Hit & Run: The New Zealand SAS in Afghanistan and the meaning of honour
by Nicky Hager & Jon Stephenson (Potton & Burton, $35)
Reviewed by Vaughan Rapatahana
This slim, 159 page soft cover book – for anyone who never goes near online news sources – has swiftly metastasised into a much larger and harder online tome replete with finger-pointing, counter-story, accusation and allegation, even calls for a commission of Inquiry. As I pen this review, it has taken on a life larger than its own
Hager and Stephenson are colleagues in a very rare Aotearoa corps; namely that of investigative, penetrating – some would say mud-slinging – journalists, who are never afraid to cast guilt when they think it is merited, which is certainly a key impetus here.

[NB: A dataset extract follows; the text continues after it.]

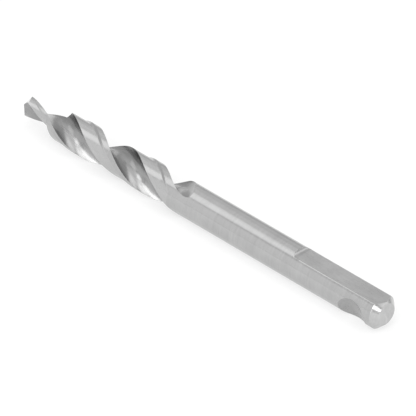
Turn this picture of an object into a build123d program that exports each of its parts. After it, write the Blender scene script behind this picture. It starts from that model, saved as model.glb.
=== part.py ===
from build123d import *
import os
from math import cos, radians, sin, sqrt, tan

# A stepped pilot drill bit for a hole saw arbor, ground from one bar of tool steel.
# It is drawn along its own axis: z = 0 is the shank's end face and the tip lies on -z.
# The last section lays it down, with the shank's end at the origin and the flat on top.
# All sizes are in millimetres and all angles in degrees.

# Bar and lengths, each measured from the shank's end face unless its name says otherwise
bar_diameter = 6.35
body_length = 80.15
nose_length = 6.55
nose_diameter = 3.66
end_chamfer = 1.05

# Flutes: a shallow arc behind each cutting edge runs into a tighter arc that ends at the heel
helix_lead = 31.4
flute_length = 35.9
flute_start_angle = 41.0
flute_count = 2
land_angle = 77.0
web_thickness = 0.86
web_taper = 0.011
rake_radius = 3.6
gullet_radius = 1.55
wheel_radius = 9.0

# Margins: the strip of each land that keeps the full diameter behind its cutting edge. From it a
# slope that leans back by relief_lean goes down to the relieved land over relief_ramp
margin_angle = 15.5
relief_ramp = 11.0
relief_lean = 64.0
land_relief = 0.28
nose_relief = 0.08
relief_end_gap = 5.0
relief_fade = 3.0

# Point: two flat facets behind each lip of the nose, and one helical ramp behind each shoulder lip
lip_angle = 22.5
primary_relief = 12.0
primary_width = 0.45
secondary_relief = 45.0
shoulder_relief = 26.0

# Set screw flat
flat_length = 19.55
flat_depth = 0.75
flat_runout_radius = 0.9

# Retaining notch
notch_centre = 5.35
notch_depth = 1.22
notch_radius = 4.4
notch_angle = 116.0

# How far cutting tools run past the metal they cut, and the turn between two of their sections
overrun = 2.0
twist_step = 18.0

bar_radius = bar_diameter / 2
nose_radius = nose_diameter / 2
shoulder_z = -body_length
tip_z = -(body_length + nose_length)


def angle_at(z):
    """Direction of the first cutting edge at height z; the flutes are right-handed."""
    return flute_start_angle + 360 * (z - shoulder_z) / helix_lead


def polar(radius, angle):
    """Point at a radius and an angle across the axis."""
    return (radius * cos(radians(angle)), radius * sin(radians(angle)))


def helical_cut(section_at, start_z, end_z):
    """Solid swept by a section that turns with the flutes from start_z to end_z."""
    steps = max(3, round(abs(end_z - start_z) * 360 / helix_lead / twist_step))
    sections = []
    for step in range(steps + 1):
        z = start_z + (end_z - start_z) * step / steps
        sections.append(Pos(0, 0, z) * Rot(0, 0, angle_at(z)) * section_at(z))
    return loft(sections)


def circles_meet(centre_a, radius_a, centre_b, radius_b):
    """Point where two circles meet, on the left of the line from centre_a to centre_b."""
    between = centre_b - centre_a
    along = (radius_a**2 - radius_b**2 + between.length**2) / (2 * between.length)
    aside = sqrt(radius_a**2 - along**2)
    forward = between.normalized()
    return centre_a + forward * along + Vector(-forward.Y, forward.X) * aside


def wheel_lift(z):
    """How far the grinding wheel has moved out at height z, from web taper and run-out."""
    depth = bar_radius - web_thickness / 2
    run_out = sqrt(2 * wheel_radius * depth - depth**2)
    travel = max(0, z - (shoulder_z + flute_length - run_out))
    return web_taper * (z - tip_z) + wheel_radius - sqrt(wheel_radius**2 - travel**2)


def flute_section(z):
    """Flute cross-section, with its cutting edge on +x and the flute on the -y side."""
    heel_angle = land_angle - 360 / flute_count
    edge = Vector(bar_radius, 0)
    heel = Vector(*polar(bar_radius - land_relief, heel_angle))
    web_reach = rake_radius + web_thickness / 2
    rake_centre = circles_meet(edge, rake_radius, Vector(0, 0), web_reach)
    gullet_centre = circles_meet(heel, gullet_radius, rake_centre, rake_radius - gullet_radius)
    join = rake_centre + (gullet_centre - rake_centre).normalized() * rake_radius
    rake_middle = rake_centre + ((edge + join) / 2 - rake_centre).normalized() * rake_radius
    gullet_middle = gullet_centre + ((join + heel) / 2 - gullet_centre).normalized() * gullet_radius
    heel_way = (heel - gullet_centre).normalized()
    heel_end = heel + Vector(-heel_way.Y, heel_way.X) * overrun
    edge_end = edge + Vector(overrun, 0)
    back = Vector(*polar(bar_radius + 2 * overrun, heel_angle / 2))
    outline = ThreePointArc(edge, rake_middle, join) + ThreePointArc(join, gullet_middle, heel)
    outline += Line(heel, heel_end) + ThreePointArc(heel_end, back, edge_end) + Line(edge_end, edge)
    return Pos(*polar(wheel_lift(z), heel_angle / 2)) * make_face(outline)


def relief_section(radius, depth):
    """Ring sector behind the margin that takes the rest of the land below full diameter."""
    inner = radius - depth
    outer = radius + overrun
    first_angle = margin_angle + relief_ramp
    last_angle = land_angle + margin_angle
    middle_angle = (first_angle + last_angle) / 2
    floor_start = Vector(*polar(inner, first_angle))
    wall_top = floor_start + Vector(*polar(overrun, first_angle - relief_lean))
    outline = Line(wall_top, floor_start)
    outline += ThreePointArc(floor_start, polar(inner, middle_angle), polar(inner, last_angle))
    outline += Line(polar(inner, last_angle), polar(outer, last_angle))
    outline += ThreePointArc(
        polar(outer, last_angle), polar(outer, middle_angle), polar(outer, first_angle)
    )
    outline += Line(polar(outer, first_angle), wall_top)
    return make_face(outline)


def body_relief_section(z):
    """Relief on the body, which fades out just short of the flutes' end."""
    fade = min(1, (shoulder_z + flute_length - relief_end_gap - z) / relief_fade)
    return relief_section(bar_radius, land_relief * fade)


def nose_relief_section(z):
    """Relief on the nose, the same all along it."""
    return relief_section(nose_radius, nose_relief)


def relieved_body():
    """Shank and body as one round bar, with the shoulder relieved behind each lip."""
    height = body_length + bar_radius * tan(radians(lip_angle))
    bar = Cylinder(bar_radius, height, align=(Align.CENTER, Align.CENTER, Align.MAX))
    return bar - around(shoulder_ramp())


def shoulder_ramp():
    """Helical ramp that falls back steadily behind a shoulder lip, from inside the nose outward."""
    inner = nose_radius / 2
    outer = bar_radius + overrun
    far = shoulder_z - 2 * bar_radius
    drop_per_degree = radians(bar_radius * tan(radians(shoulder_relief)))
    sections = []
    turn = -twist_step
    while turn < land_angle + 2 * twist_step:
        radial = Vector(*polar(1, flute_start_angle + turn))
        height = shoulder_z + turn * drop_per_degree
        inner_z = height - (bar_radius - inner) * tan(radians(lip_angle))
        outer_z = height + (outer - bar_radius) * tan(radians(lip_angle))
        outline = Polyline((inner, inner_z), (outer, outer_z), (outer, far), (inner, far), close=True)
        sections.append(Plane((0, 0, 0), radial, radial.cross(Vector(0, 0, 1))) * make_face(outline))
        turn += twist_step
    return loft(sections)


def pointed_nose():
    """Nose as a round bar, ended by two lips with a primary and a secondary facet each."""
    height = -tip_z + nose_radius * tan(radians(lip_angle))
    block = Box(nose_diameter, nose_diameter, height, align=(Align.CENTER, Align.CENTER, Align.MAX))
    for index in range(flute_count):
        angle = angle_at(tip_z) + index * 360 / flute_count
        outward = Vector(*polar(1, angle))
        trailing = Vector(*polar(1, angle + 90))
        lip = outward * -cos(radians(lip_angle)) - Vector(0, 0, sin(radians(lip_angle)))
        corner = outward * nose_radius + Vector(0, 0, tip_z)
        primary = trailing * cos(radians(primary_relief)) + Vector(0, 0, sin(radians(primary_relief)))
        secondary = trailing * cos(radians(secondary_relief)) + Vector(0, 0, sin(radians(secondary_relief)))
        block = split(block, Plane(corner, lip, lip.cross(primary)), keep=Keep.BOTTOM)
        ridge = corner + primary * primary_width
        block = split(block, Plane(ridge, lip, lip.cross(secondary)), keep=Keep.BOTTOM)
    return block & Cylinder(nose_radius, height, align=(Align.CENTER, Align.CENTER, Align.MAX))


def flat_tool():
    """Cutter for the set screw flat, with the round corner that its run-out shows."""
    floor = bar_radius - flat_depth
    top = bar_radius + overrun
    end = -flat_length - flat_runout_radius
    outline = Line((floor, overrun), (floor, -flat_length))
    outline += RadiusArc((floor, -flat_length), (floor + flat_runout_radius, end), -flat_runout_radius)
    outline += Polyline((floor + flat_runout_radius, end), (top, end), (top, overrun), (floor, overrun))
    face = Plane.XZ * make_face(outline)
    return extrude(face, bar_diameter, both=True)


def notch_tool():
    """Cutter for the retaining notch, a round scallop across the shank."""
    centre = bar_radius - notch_depth + notch_radius
    tool = Rot(90, 0, 0) * Cylinder(notch_radius, 2 * bar_diameter)
    return Rot(0, 0, notch_angle) * Pos(centre, 0, -notch_centre) * tool


def around(tool):
    """One copy of a tool for each flute, spaced evenly about the axis."""
    return [Rot(0, 0, index * 360 / flute_count) * tool for index in range(flute_count)]


# Body and nose, each ground to its point and relieved behind its margins, then made one
body_relief = helical_cut(
    body_relief_section, shoulder_z - overrun, shoulder_z + flute_length - relief_end_gap / 2
)
body = relieved_body() - around(body_relief)
nose_cut = helical_cut(nose_relief_section, tip_z - overrun, shoulder_z + overrun)
nose = pointed_nose() - around(nose_cut)
drill = body + nose

# Chamfer round the shank's end face
end_rim = drill.faces().sort_by(Axis.Z)[-1].edges()
drill = chamfer(end_rim, end_chamfer)

# Flutes, which run out where the grinding wheel leaves the bar
flute = helical_cut(flute_section, tip_z - overrun, shoulder_z + flute_length + overrun / 2)
drill -= around(flute)

# Shank: the flat for the arbor's set screw and the notch for its retaining ball
drill -= flat_tool()
drill -= notch_tool()

# Lay the drill down along x, with its shank's end at the origin and the flat facing up
lying_down = Plane(origin=(0, 0, 0), x_dir=(0, 0, 1), z_dir=(1, 0, 0))
pilot_drill = lying_down * drill
pilot_drill.label = "pilot_drill"

os.makedirs("parts", exist_ok=True)
export_step(pilot_drill, "parts/pilot_drill.step")
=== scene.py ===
from math import acos, atan2, ceil, cos, degrees, pi, radians, sin, sqrt, tan

import bmesh
import bpy
from mathutils import Matrix, Vector


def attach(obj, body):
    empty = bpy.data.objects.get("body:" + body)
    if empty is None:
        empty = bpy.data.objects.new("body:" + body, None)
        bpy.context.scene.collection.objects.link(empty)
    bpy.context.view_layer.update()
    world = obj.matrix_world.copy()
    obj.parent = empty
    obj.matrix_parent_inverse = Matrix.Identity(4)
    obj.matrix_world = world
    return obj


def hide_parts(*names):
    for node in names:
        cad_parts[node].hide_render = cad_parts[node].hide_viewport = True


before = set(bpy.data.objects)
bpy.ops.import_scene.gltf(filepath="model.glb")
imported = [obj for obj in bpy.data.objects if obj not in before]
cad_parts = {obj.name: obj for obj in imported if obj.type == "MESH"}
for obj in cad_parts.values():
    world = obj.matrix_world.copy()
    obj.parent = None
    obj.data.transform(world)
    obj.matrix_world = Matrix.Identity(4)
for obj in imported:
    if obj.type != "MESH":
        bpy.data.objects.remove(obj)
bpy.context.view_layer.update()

# Sizes in millimetres and degrees; those that the drill's source has are the same here. It is drawn
# along z, with the shank's end face at z = 0 and the flat on +x, and is laid down at the end
BAR_RADIUS = 3.175
BODY_LENGTH = 80.15
NOSE_LENGTH = 6.55
NOSE_RADIUS = 1.83
END_CHAMFER = 1.05
SHOULDER_Z = -BODY_LENGTH
TIP_Z = -(BODY_LENGTH + NOSE_LENGTH)

# Flutes
HELIX_LEAD = 31.4
FLUTE_LENGTH = 35.9
FLUTE_START_ANGLE = 41.0
LAND_ANGLE = 77.0
WEB_THICKNESS = 0.86
WEB_TAPER = 0.011
RAKE_RADIUS = 3.6
GULLET_RADIUS = 1.55
WHEEL_RADIUS = 9.0

# Margins behind the cutting edges, and the slope from them down to the relieved land
MARGIN_ANGLE = 15.5
RELIEF_RAMP = 11.0
RELIEF_LEAN = 64.0
LAND_RELIEF = 0.28
NOSE_RELIEF = 0.08
RELIEF_END_GAP = 5.0
RELIEF_FADE = 3.0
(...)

For the authors repetitively claim that the New Zealand Defence Force, camouflaged in the more specialised garb of the supposedly-elite SAS, blitzkrieged two small rural villages in Bamiyan province, Afghanistan during a raid codenamed Operation Burnham, on the evening of August 22, 2010. Not only were the SAS responsible for advocating and then actioning the actual raid, they also pinpointed what homes to destroy and which people to obliterate for the ever-ready fingers in U.S. Air Force Apache helicopter gunships lurking there as an important weave in an overall allied eiderdown.